There was speculation that she was too old to be selected and likely wouldn't make the team. Coach Jill Ellis saw differently. In Wambach she saw, I surmise, a stalwart role-player and leader of women. Wambach was selected for the team and during the tournament her teammates couldn't stop talking about how much she meant to this team and how much she helped propel them along, especially at the early stages of the tournament when the team was a mess. Wambach was the warm center the team gathered around and while she wasn't on the pitch as much as she was in 2011, you can't argue she didn't find just as many ways to contribute to her team. She was put in around the 71st minute of the championship match against Japan, with the US leading 5-2 and the outcome not much in doubt. Still though, for her to be on the pitch when that final whistle blew must have been the highlight in a career of highlights. Tip one back for Abby Wambach tonight. How can you not be happy for her.
The US Women's National Team Is Maybe Saving Women's Sports In America
How can you not be happy for any of these women. They're doing something in America that their male counterparts cannot. They are succeeding. They are winning at the highest levels of international competition. Women's sports aren't taken as seriously in the US as men's. That's just the brutal case of how it is. But soccer is different. It's the most popular sport in the world. While the US men are barely a factor in soccer the women have now won the World Cup three times, more than any other nation.

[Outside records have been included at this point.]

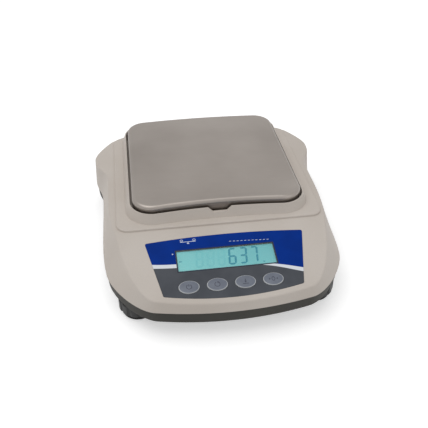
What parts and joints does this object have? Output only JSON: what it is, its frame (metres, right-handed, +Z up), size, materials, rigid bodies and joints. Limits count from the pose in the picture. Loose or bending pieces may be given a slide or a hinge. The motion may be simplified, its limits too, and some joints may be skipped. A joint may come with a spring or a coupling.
{
  "type": "precision balance",
  "caption": "Bench-top precision balance: lift-off steel pan on a load cell, sloped console with display and press keys, levelling feet.",
  "frame": {"origin": "on the bench, below the middle of the housing's length and width", "axes": "+X to the right of the person reading the display, +Y to the back, +Z up"},
  "size_m": [0.216, 0.252, 0.0705],
  "materials": {
    "housing": "fine moulded texture",
    "tray": "fine moulded texture",
    "pan_steel": "brushed",
    "cast_alloy": "as cast",
    "cell_alloy": "milled",
    "screw_steel": "zinc plated",
    "rubber": "matte",
    "knob": "satin",
    "film": "satin polyester with a blue upper field and a white band",
    "window": "clear",
    "lcd": "lit from behind",
    "light_guide": "clear edge-lit plastic",
    "black_plastic": "satin",
    "circuit": "solder mask",
    "key": "embossed, pale ring",
    "brass": "turned"
  },
  "bodies": {
    "housing": {"upper_housing": "housing", "lower_housing": "tray", "housing_screws": "screw_steel", "load_cell": "cell_alloy", "cell_plate": "screw_steel", "cell_screws": "screw_steel", "overload_stop": "screw_steel", "overlay_film": "film", "display_window": "window", "display_glass": "lcd", "display_light": "light_guide", "display_frame": "black_plastic", "keypad_board": "circuit", "key_switches": "black_plastic", "board_screws": "screw_steel", "main_board": "circuit", "board_chips": "black_plastic", "main_board_screws": "screw_steel", "power_socket": "black_plastic", "socket_nut": "screw_steel", "level_case": "black_plastic", "level_glass": "window", "foot_inserts": "brass"},
    "carrier": {"pan_carrier": "cast_alloy", "post_caps": "rubber", "carrier_screws": "screw_steel"},
    "pan": {"weighing_pan": "pan_steel"},
    "key_1": {"key_1": "key"},
    "key_2": {"key_2": "key"},
    "key_3": {"key_3": "key"},
    "key_4": {"key_4": "key"},
    "foot_pad_front_left": {"foot_pad_front_left": "rubber"},
    "foot_knob_front_left": {"foot_knob_front_left": "knob", "foot_stud_front_left": "screw_steel"},
    "foot_pad_front_right": {"foot_pad_front_right": "rubber"},
    "foot_knob_front_right": {"foot_knob_front_right": "knob", "foot_stud_front_right": "screw_steel"},
    "foot_pad_rear_left": {"foot_pad_rear_left": "rubber"},
    "foot_knob_rear_left": {"foot_knob_rear_left": "knob", "foot_stud_rear_left": "screw_steel"},
    "foot_pad_rear_right": {"foot_pad_rear_right": "rubber"},
    "foot_knob_rear_right": {"foot_knob_rear_right": "knob", "foot_stud_rear_right": "screw_steel"}
  },
  "joints": [
    {"name": "cell_flex", "type": "slide", "parent": "housing", "child": "carrier", "axis": [0, 0, 1], "range_m": [-0.0004, 0], "stiffness_N_per_m": 30000, "deforming": ["load_cell"]},
    {"name": "pan_lift", "type": "slide", "parent": "carrier", "child": "pan", "axis": [0, 0, 1], "range_m": [0, 0.06]},
    {"name": "key_1_press", "type": "slide", "parent": "housing", "child": "key_1", "axis": [0, 0.2105, -0.9776], "range_m": [0, 0.0005], "stiffness_N_per_m": 1500},
    {"name": "key_2_press", "type": "slide", "parent": "housing", "child": "key_2", "axis": [0, 0.2105, -0.9776], "range_m": [0, 0.0005], "stiffness_N_per_m": 1500},
    {"name": "key_3_press", "type": "slide", "parent": "housing", "child": "key_3", "axis": [0, 0.2105, -0.9776], "range_m": [0, 0.0005], "stiffness_N_per_m": 1500},
    {"name": "key_4_press", "type": "slide", "parent": "housing", "child": "key_4", "axis": [0, 0.2105, -0.9776], "range_m": [0, 0.0005], "stiffness_N_per_m": 1500},
    {"name": "foot_height_front_left", "type": "slide", "parent": "housing", "child": "foot_pad_front_left", "axis": [0, 0, -1], "range_m": [-0.0013, 0.0057]},
    {"name": "foot_turn_front_left", "type": "hinge", "parent": "foot_pad_front_left", "child": "foot_knob_front_left", "pos_m": [-0.0746, -0.083, 0.01], "axis": [0, 0, -1], "range_deg": [-360, 1620]},
    {"name": "foot_height_front_right", "type": "slide", "parent": "housing", "child": "foot_pad_front_right", "axis": [0, 0, -1], "range_m": [-0.0013, 0.0057]},
    {"name": "foot_turn_front_right", "type": "hinge", "parent": "foot_pad_front_right", "child": "foot_knob_front_right", "pos_m": [0.0746, -0.083, 0.01], "axis": [0, 0, -1], "range_deg": [-360, 1620]},
    {"name": "foot_height_rear_left", "type": "slide", "parent": "housing", "child": "foot_pad_rear_left", "axis": [0, 0, -1], "range_m": [-0.0013, 0.0057]},
    {"name": "foot_turn_rear_left", "type": "hinge", "parent": "foot_pad_rear_left", "child": "foot_knob_rear_left", "pos_m": [-0.08, 0.08, 0.01], "axis": [0, 0, -1], "range_deg": [-360, 1620]},
    {"name": "foot_height_rear_right", "type": "slide", "parent": "housing", "child": "foot_pad_rear_right", "axis": [0, 0, -1], "range_m": [-0.0013, 0.0057]},
    {"name": "foot_turn_rear_right", "type": "hinge", "parent": "foot_pad_rear_right", "child": "foot_knob_rear_right", "pos_m": [0.08, 0.08, 0.01], "axis": [0, 0, -1], "range_deg": [-360, 1620]}
  ],
  "couplings": [
    {"joint": "foot_height_front_left", "follows": "foot_turn_front_left", "m_per_rad": 0.00019894},
    {"joint": "foot_height_front_right", "follows": "foot_turn_front_right", "m_per_rad": 0.00019894},
    {"joint": "foot_height_rear_left", "follows": "foot_turn_rear_left", "m_per_rad": 0.00019894},
    {"joint": "foot_height_rear_right", "follows": "foot_turn_rear_right", "m_per_rad": 0.00019894}
  ]
}
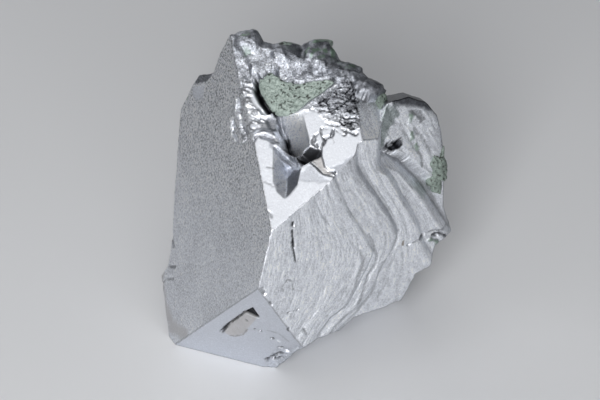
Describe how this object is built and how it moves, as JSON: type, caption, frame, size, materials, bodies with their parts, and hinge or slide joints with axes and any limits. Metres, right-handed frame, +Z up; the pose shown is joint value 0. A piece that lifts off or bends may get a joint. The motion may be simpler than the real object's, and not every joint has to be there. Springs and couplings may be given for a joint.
{
  "type": "galena crystal with sphalerite",
  "caption": "Heavy grey truncated cube of galena with growth terraces, a V-shaped hopper in its large corner face and pale green sphalerite crusts.",
  "frame": {"origin": "middle of the specimen's box, at the level of the flat base that it stands on", "axes": "+Z up; -Y towards the corner where the left, right and lower faces meet, the side that is shown; +X towards the terraced lobe"},
  "size_m": [0.0588, 0.0464, 0.0618],
  "materials": {
    "galena": "satin metallic lustre, brighter on the octahedral face",
    "sphalerite": "granular, matt"
  },
  "bodies": {
    "root": {"galena": "galena", "sphalerite_pocket": "sphalerite", "sphalerite_crust": "sphalerite", "sphalerite_notch": "sphalerite", "sphalerite_ridge_west": "sphalerite", "sphalerite_ridge_east": "sphalerite", "sphalerite_shoulder": "sphalerite"}
  },
  "joints": []
}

Much of America might not be paying attention but the rest of the world certainly is. Here's to hoping that the USWNT World Cup win helps lend credence to women's athletics in this country. Women's sports are serious and will hopefully be taken seriously in America. The US Women's National Team just took a huge step forward for women's sports. It'll be news for at least a few days and hopefully spawn interest in women's sports across several demographics. I just hope that it lasts and continues to grow.